While some students enter school with at least some college savings, it might not be enough to cover the tab. That’s why there are scholarships and grants — money you can apply for that you don’t have to pay back—as well as work-study programs that you let you earn tuition money at student-friendly jobs. There are also student loans. They sometimes offer lower interest rates than other types of loans and can be taken out to cover costs while you’re in school. But you have to pay back student loans after graduation.

If you watch the show, however, you’ve probably heard that many students graduate not just owing money for their education, but owing a lot of it.

But how do you know how much is O.K. to borrow? It’s a big question that has a lot to do with what you want to study while in school and your plans after graduation. While there’s no guarantee that you’ll find a job in your chosen field, you can make smart decisions along the way that will mean you won’t end up paying a monthly college bill for the rest of your life.

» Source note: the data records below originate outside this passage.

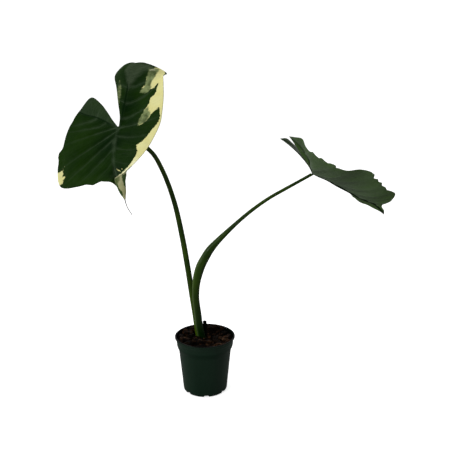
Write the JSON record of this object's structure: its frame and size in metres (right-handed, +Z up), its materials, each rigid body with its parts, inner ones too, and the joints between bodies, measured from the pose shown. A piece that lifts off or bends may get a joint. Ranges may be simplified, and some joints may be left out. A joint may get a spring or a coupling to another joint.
{
  "type": "potted xanthosoma",
  "caption": "Variegated arrow-leaved aroid plant on long petioles, standing in potting mix in a round nursery pot.",
  "frame": {"origin": "middle of the pot's underside, on the surface that the pot stands on", "axes": "+Z up along the plant; +X to the right and -Y towards the viewer, with the variegated leaf's upper face towards -Y and the second leaf held out towards +X"},
  "size_m": [0.5226, 0.1868, 0.5593],
  "materials": {
    "pot_plastic": "satin dark green moulded plastic",
    "potting_mix": "loose dark potting mix with bark chips",
    "corm_skin": "rough brown tuber skin",
    "dry_petiole": "dark withered stalk",
    "petiole_green": "smooth waxy green leaf stalk",
    "leaf_green": "satin dark green leaf with cream variegation"
  },
  "bodies": {
    "root": {"pot": "pot_plastic", "potting_mix": "potting_mix", "corm": "corm_skin", "old_petiole": "dry_petiole", "petiole_left": "petiole_green", "petiole_right": "petiole_green", "blade_left": "leaf_green", "blade_right": "leaf_green"}
  },
  "joints": []
}
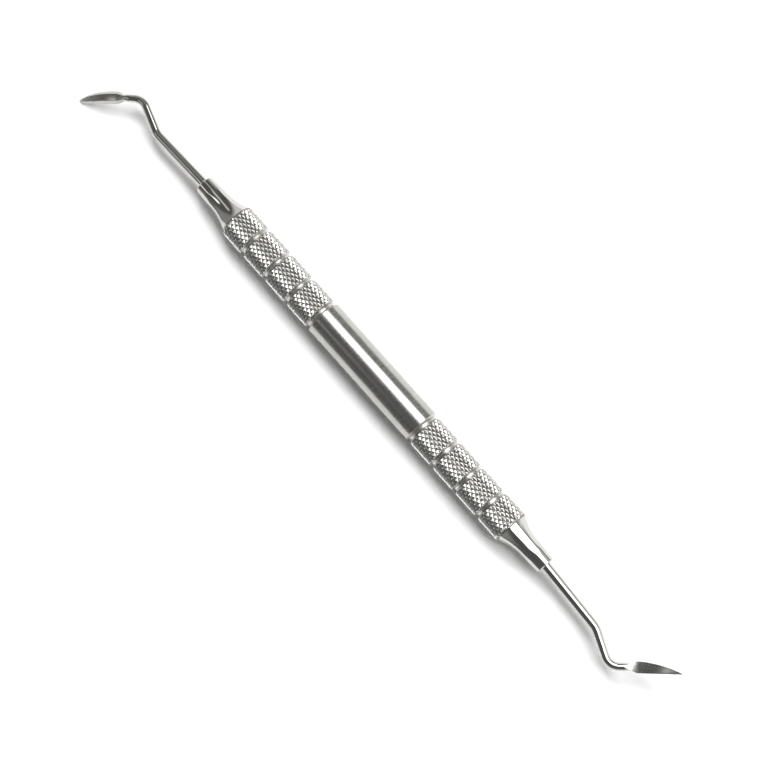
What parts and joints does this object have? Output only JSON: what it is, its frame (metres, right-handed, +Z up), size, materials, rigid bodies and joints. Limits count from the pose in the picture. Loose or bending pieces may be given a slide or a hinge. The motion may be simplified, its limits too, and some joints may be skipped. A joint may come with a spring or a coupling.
{
  "type": "sickle scaler",
  "caption": "Double-ended sickle scaler: knurled steel handle with a plain middle and ground flares, and a bent shank with a curved pointed blade at each end.",
  "frame": {"origin": "middle of the handle's length, on its axis", "axes": "+X along the handle to the end whose blade shows its face, +Z up from the surface it lies on, +Y to the side that blade points to"},
  "size_m": [0.1722, 0.0142, 0.008],
  "materials": {
    "handle_steel": "satin, with polished grooves and flares",
    "tip_steel": "polished, brushed along the blades"
  },
  "bodies": {
    "root": {"handle": "handle_steel", "left_scaler_tip": "tip_steel", "right_scaler_tip": "tip_steel"}
  },
  "joints": []
}
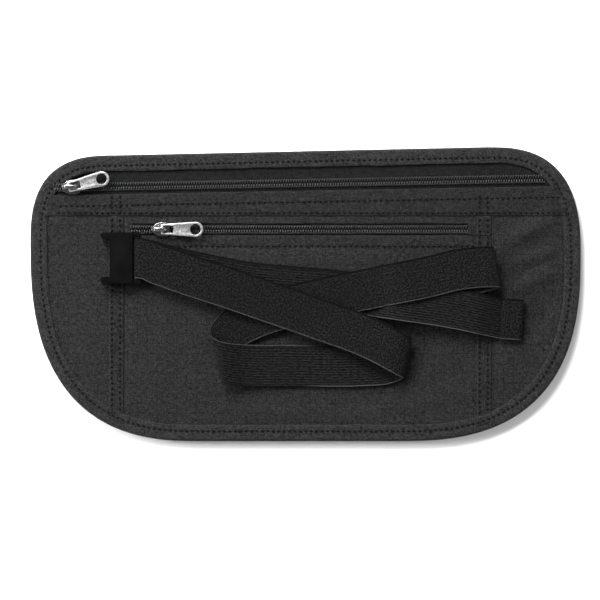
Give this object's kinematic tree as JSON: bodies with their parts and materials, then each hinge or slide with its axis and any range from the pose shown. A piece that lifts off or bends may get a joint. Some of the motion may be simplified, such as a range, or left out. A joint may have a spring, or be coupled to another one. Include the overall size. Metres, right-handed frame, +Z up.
{
  "type": "money belt",
  "caption": "Flat zipped waist pouch lying face up, with its elastic waist strap and side-release buckle folded loosely on top.",
  "frame": {"origin": "centre of the object's box in X and Y, on the surface it lies on", "axes": "+X along the pouch, +Y towards its top edge, +Z up through the front"},
  "size_m": [0.27, 0.1442, 0.0145],
  "materials": {
    "ripstop": "dark grey woven polyester with a faint ripstop grid",
    "edge_tape": "folded twill edge tape with one row of lockstitch",
    "loop_cloth": "woven polyester belt loop",
    "zip_tape": "fine herringbone zip tape",
    "zip_coil": "black nylon coil",
    "nickel": "die-cast zinc with a nickel finish",
    "elastic": "black woven elastic, ribbed on one face",
    "buckle_plastic": "black acetal, lightly textured"
  },
  "bodies": {
    "pouch": {"back_panel": "ripstop", "pocket_lining": "ripstop", "front_panel_left": "ripstop", "front_panel_centre": "ripstop", "front_panel_right": "ripstop", "front_strip": "ripstop", "top_band": "ripstop", "edge_binding": "edge_tape", "belt_loop_left": "loop_cloth", "belt_loop_right": "loop_cloth", "top_zip_tape_upper": "zip_tape", "top_zip_tape_lower": "zip_tape", "top_coil_upper": "zip_coil", "top_coil_lower": "zip_coil", "front_zip_tape_upper": "zip_tape", "front_zip_tape_lower": "zip_tape", "front_coil_upper": "zip_coil", "front_coil_lower": "zip_coil"},
    "top_slider": {"top_slider_body": "nickel", "top_slider_crown": "nickel"},
    "top_tab": {"top_pull_tab": "nickel"},
    "front_slider": {"front_slider_body": "nickel", "front_slider_crown": "nickel"},
    "front_tab": {"front_pull_tab": "nickel"},
    "belt": {"elastic_strap": "elastic", "buckle_plug": "buckle_plastic"},
    "socket": {"buckle_socket": "buckle_plastic"}
  },
  "joints": [
    {"name": "top_slider_slide", "type": "slide", "parent": "pouch", "child": "top_slider", "axis": [0.9998, 0.0181, 0], "range_m": [0, 0.215]},
    {"name": "top_tab_hinge", "type": "hinge", "parent": "top_slider", "child": "top_tab", "pos_m": [-0.11557, 0.05235, 0.0087], "axis": [0.2426, -0.9701, 0], "range_deg": [0, 170]},
    {"name": "front_slider_slide", "type": "slide", "parent": "pouch", "child": "front_slider", "axis": [1, 0, 0], "range_m": [-0.003, 0.143]},
    {"name": "front_tab_hinge", "type": "hinge", "parent": "front_slider", "child": "front_tab", "pos_m": [-0.0701, 0.03165, 0.0087], "axis": [0, -1, 0], "range_deg": [0, 140]},
    {"name": "belt_lift", "type": "slide", "parent": "pouch", "child": "belt", "axis": [0, 0, 1], "range_m": [0, 0.12]},
    {"name": "socket_swing", "type": "hinge", "parent": "belt", "child": "socket", "pos_m": [-0.0817, 0.0176, 0.0095], "axis": [0, 1, 0], "range_deg": [0, 75]}
  ]
}
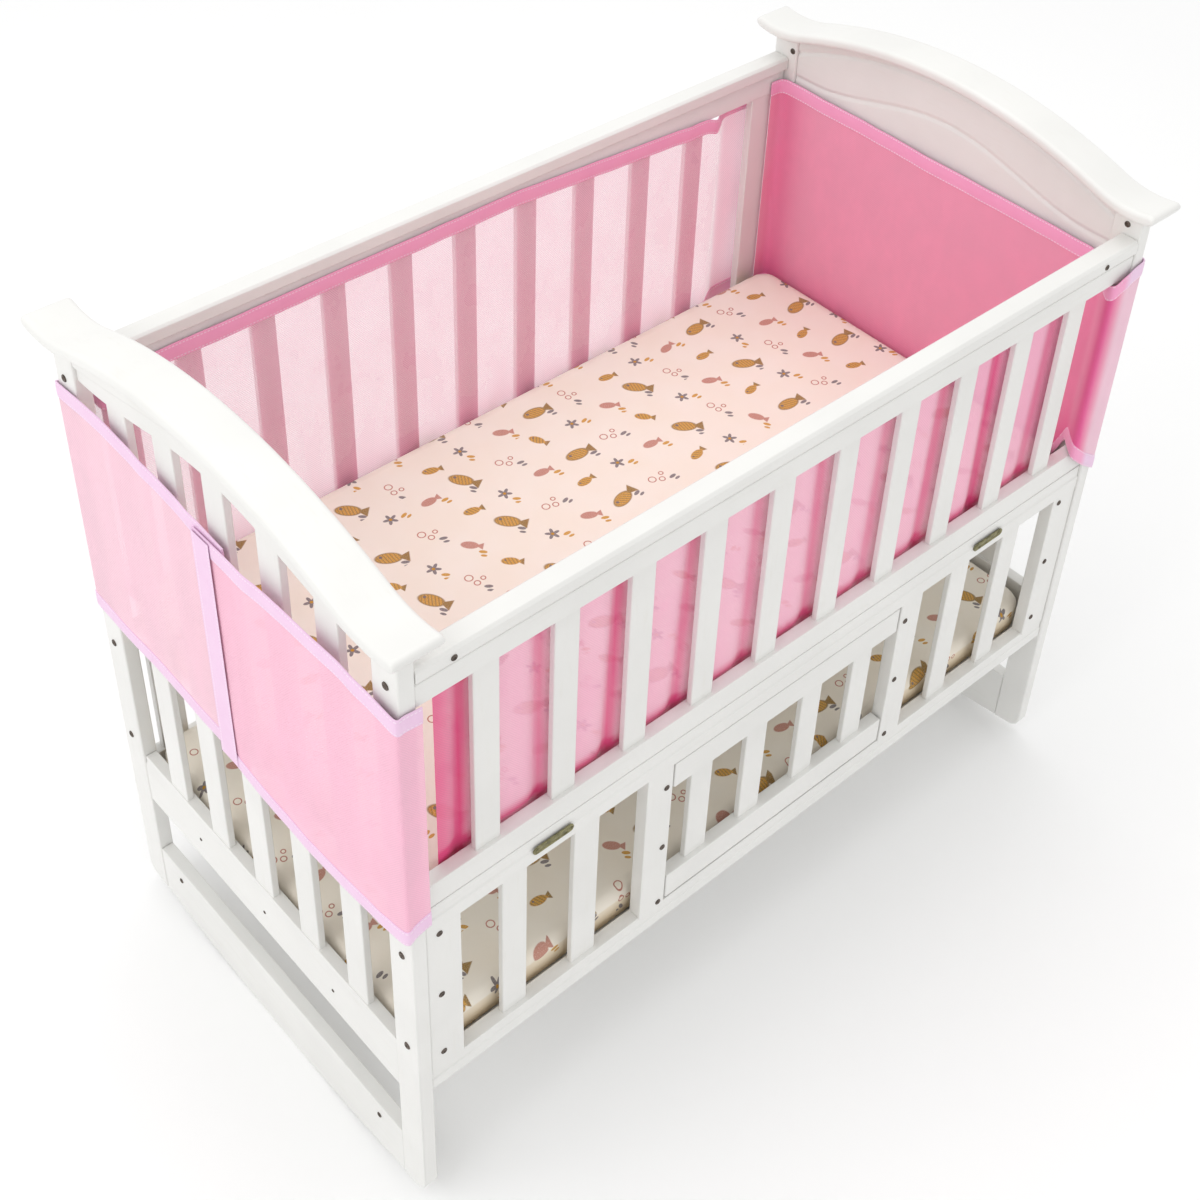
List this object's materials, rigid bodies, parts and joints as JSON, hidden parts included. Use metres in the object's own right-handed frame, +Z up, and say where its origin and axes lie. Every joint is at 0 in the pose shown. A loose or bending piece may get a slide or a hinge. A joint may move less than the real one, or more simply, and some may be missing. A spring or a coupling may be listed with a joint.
{
  "type": "crib bumper on a crib",
  "caption": "Sheer pink mesh bumper with bound edges, woven in and out round the slats and posts of a rocking wooden crib with two mattresses.",
  "frame": {"origin": "on the floor under the middle of the crib", "axes": "+X towards the head end, +Y towards the back side, +Z up"},
  "size_m": [1.077, 0.606, 0.919],
  "materials": {
    "painted_wood": "satin white paint",
    "printed_sheet": "printed cotton sheet over foam",
    "fitting": "dull, browned",
    "mesh_cloth": "sheer double mesh",
    "binding_cloth": "soft plain weave, stitched"
  },
  "bodies": {
    "root": {"post_foot_front": "painted_wood", "post_foot_back": "painted_wood", "post_head_front": "painted_wood", "post_head_back": "painted_wood", "foot_rocker": "painted_wood", "head_rocker": "painted_wood", "foot_cap": "painted_wood", "head_cap": "painted_wood", "foot_slats": "painted_wood", "head_slats": "painted_wood", "head_board": "painted_wood", "front_rail_frame": "painted_wood", "front_lower_frame": "painted_wood", "front_gate": "painted_wood", "back_rail_frame": "painted_wood", "deck": "painted_wood", "lower_deck": "painted_wood", "mattress": "printed_sheet", "lower_mattress": "printed_sheet", "slot_plate_left": "fitting", "slot_plate_right": "fitting", "foot_far_mesh": "mesh_cloth", "foot_near_mesh": "mesh_cloth", "back_mesh": "mesh_cloth", "head_mesh": "mesh_cloth", "front_mesh": "mesh_cloth", "foot_far_top_binding": "binding_cloth", "foot_far_bottom_binding": "binding_cloth", "foot_near_top_binding": "binding_cloth", "foot_near_bottom_binding": "binding_cloth", "back_top_binding": "binding_cloth", "back_bottom_binding": "binding_cloth", "head_top_binding": "binding_cloth", "head_bottom_binding": "binding_cloth", "front_top_binding": "binding_cloth", "front_bottom_binding": "binding_cloth", "foot_closing_strip": "binding_cloth"}
  },
  "joints": []
}
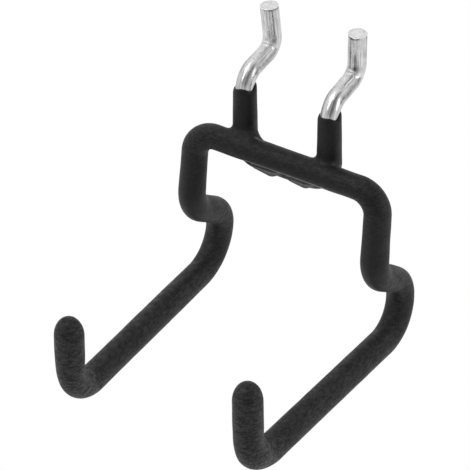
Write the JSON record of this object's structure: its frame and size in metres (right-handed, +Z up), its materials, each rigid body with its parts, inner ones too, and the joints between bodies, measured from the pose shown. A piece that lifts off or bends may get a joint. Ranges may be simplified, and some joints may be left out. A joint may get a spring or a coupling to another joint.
{
  "type": "pegboard hook",
  "caption": "Double-arm wire hook for pegboard with a crossbar, upturned tips, a black vinyl coating and two bare steel pegs.",
  "frame": {"origin": "on the board's front face, midway between the two pegs and level with their elbows", "axes": "+X to the right along the board as seen from the front, +Y back through the board, +Z up along the sleeves"},
  "size_m": [0.0638, 0.0849, 0.0856],
  "materials": {
    "zinc_wire": "bright zinc-plated steel wire, drawn, with fine marks along it",
    "weld_steel": "dull weld metal",
    "black_vinyl": "dipped soft vinyl, semi-matte, fine grain"
  },
  "bodies": {
    "root": {"hook_wire": "zinc_wire", "peg_wire": "zinc_wire", "weld_beads": "weld_steel", "vinyl_coating": "black_vinyl"}
  },
  "joints": []
}
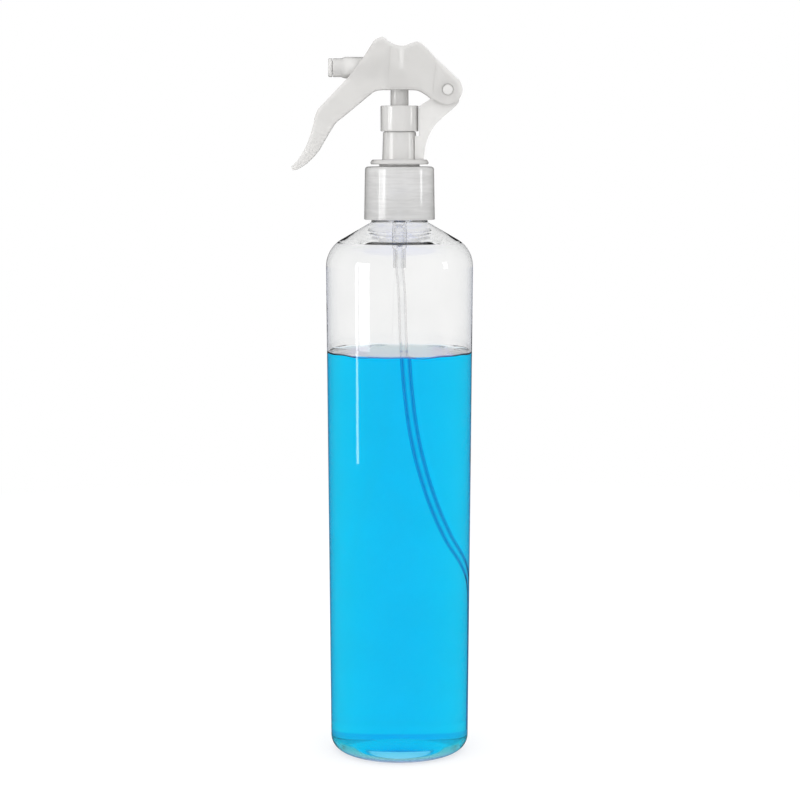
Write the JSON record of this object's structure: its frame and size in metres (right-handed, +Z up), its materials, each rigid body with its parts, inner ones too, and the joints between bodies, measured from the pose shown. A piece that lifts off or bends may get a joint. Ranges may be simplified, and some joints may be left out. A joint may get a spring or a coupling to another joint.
{
  "type": "spray bottle",
  "caption": "Clear cylindrical bottle with a screw-on fine mist trigger head: a hinged lever presses a spring-return pump that draws liquid up a dip tube.",
  "frame": {"origin": "on the plane that the bottle stands on, under the middle of the whole object's box; the bottle's own axis is the vertical line at X = +6.7 mm", "axes": "+Z up along the bottle's axis, -X the way the nozzle sprays, +X the side of the trigger's pivot, Y across the lever"},
  "size_m": [0.072, 0.0586, 0.287],
  "materials": {
    "clear_pet": "gloss",
    "blue_liquid": "gloss",
    "milky_polypropylene": "satin",
    "natural_polyethylene": "satin",
    "white_foam": "matte",
    "stainless_steel": "polished"
  },
  "bodies": {
    "container": {"bottle": "clear_pet", "liquid": "blue_liquid"},
    "pump_body": {"gasket": "white_foam", "pump_housing": "natural_polyethylene", "chaplet": "natural_polyethylene", "dip_tube": "natural_polyethylene", "return_spring": "stainless_steel", "head_bracket": "milky_polypropylene", "guide_collar": "milky_polypropylene"},
    "closure": {"closure": "milky_polypropylene"},
    "plunger": {"valve_rod": "natural_polyethylene", "stem": "natural_polyethylene", "actuator": "milky_polypropylene", "nozzle_insert": "milky_polypropylene"},
    "piston": {"piston": "natural_polyethylene"},
    "inlet_ball": {"inlet_ball": "stainless_steel"},
    "trigger": {"trigger_lever": "milky_polypropylene"}
  },
  "joints": [
    {"name": "head_lift", "type": "slide", "parent": "container", "child": "pump_body", "axis": [0, 0, 1], "range_m": [0, 0.00477]},
    {"name": "closure_turn", "type": "hinge", "parent": "pump_body", "child": "closure", "pos_m": [0.0067, 0, 0.2156], "axis": [0, 0, 1], "range_deg": [0, 540]},
    {"name": "trigger_squeeze", "type": "hinge", "parent": "pump_body", "child": "trigger", "pos_m": [0.0256, 0, 0.2666], "axis": [0, -1, 0], "range_deg": [0, 15], "stiffness_Nm_per_rad": 0.44, "springref_deg": -24.64},
    {"name": "stem_stroke", "type": "slide", "parent": "pump_body", "child": "plunger", "axis": [0, 0, -1], "range_m": [0, 0.005], "deforming": ["return_spring"]},
    {"name": "piston_lag", "type": "slide", "parent": "plunger", "child": "piston", "axis": [0, 0, 1], "range_m": [0, 0.0008]},
    {"name": "ball_lift", "type": "slide", "parent": "pump_body", "child": "inlet_ball", "axis": [0, 0, 1], "range_m": [0, 0.0011]}
  ],
  "couplings": [
    {"joint": "head_lift", "follows": "closure_turn", "m_per_rad": 0.00050532},
    {"joint": "stem_stroke", "follows": "trigger_squeeze", "m_per_rad": 0.019}
  ]
}
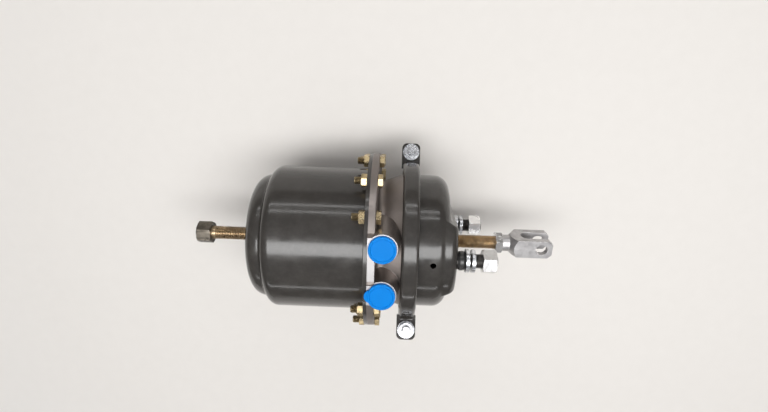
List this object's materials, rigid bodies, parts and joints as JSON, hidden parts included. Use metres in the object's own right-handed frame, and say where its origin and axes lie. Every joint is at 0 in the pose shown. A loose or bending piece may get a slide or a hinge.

So be smart, and consider the following before signing on the bottom line to borrow:

  • Choose a school wisely. Remember that there are many ways to get an education. Attending a four-year private school away from home will likely cost more than getting your degree at a state school close to home. Don’t count out earning AP credits to lessen your tuition bill. When it comes to spending less on an education, do what it takes to make it work without sacrificing what’s most important to you.
  • Be realistic about what you’ll earn and afford to be able to pay back. Those who study engineering can be pretty confident that someone will want to hire them after they walk across the stage in a cap and gown. But no matter what you choose to study, there’s probably an employer that will appreciate your hard work and college degree. And while an engineer is more likely to earn more sooner than a literature major, you can do research and take that into account when deciding what to study and how much to borrow along the way. A good resource to find out salary information and the demand for particular degrees or skills is the Bureau of Labor Statistics. It’s a little dry, but it has a ton of accurate and surprisingly interesting information.
  • Know your financial facts. There are different kinds of loans and different kinds of pay-back plans. For example, income-based repayment plans allow you to pay back your loan at an affordable-for-you rate, but it also means it will take longer to finish your payments. The rates and rules on a consumer loan are going to be different than those subsidized by a government program. Don’t take out a loan without understanding what your financial commitment to the debt will be — how much, how soon, how long and under what terms you’ll be paying it back.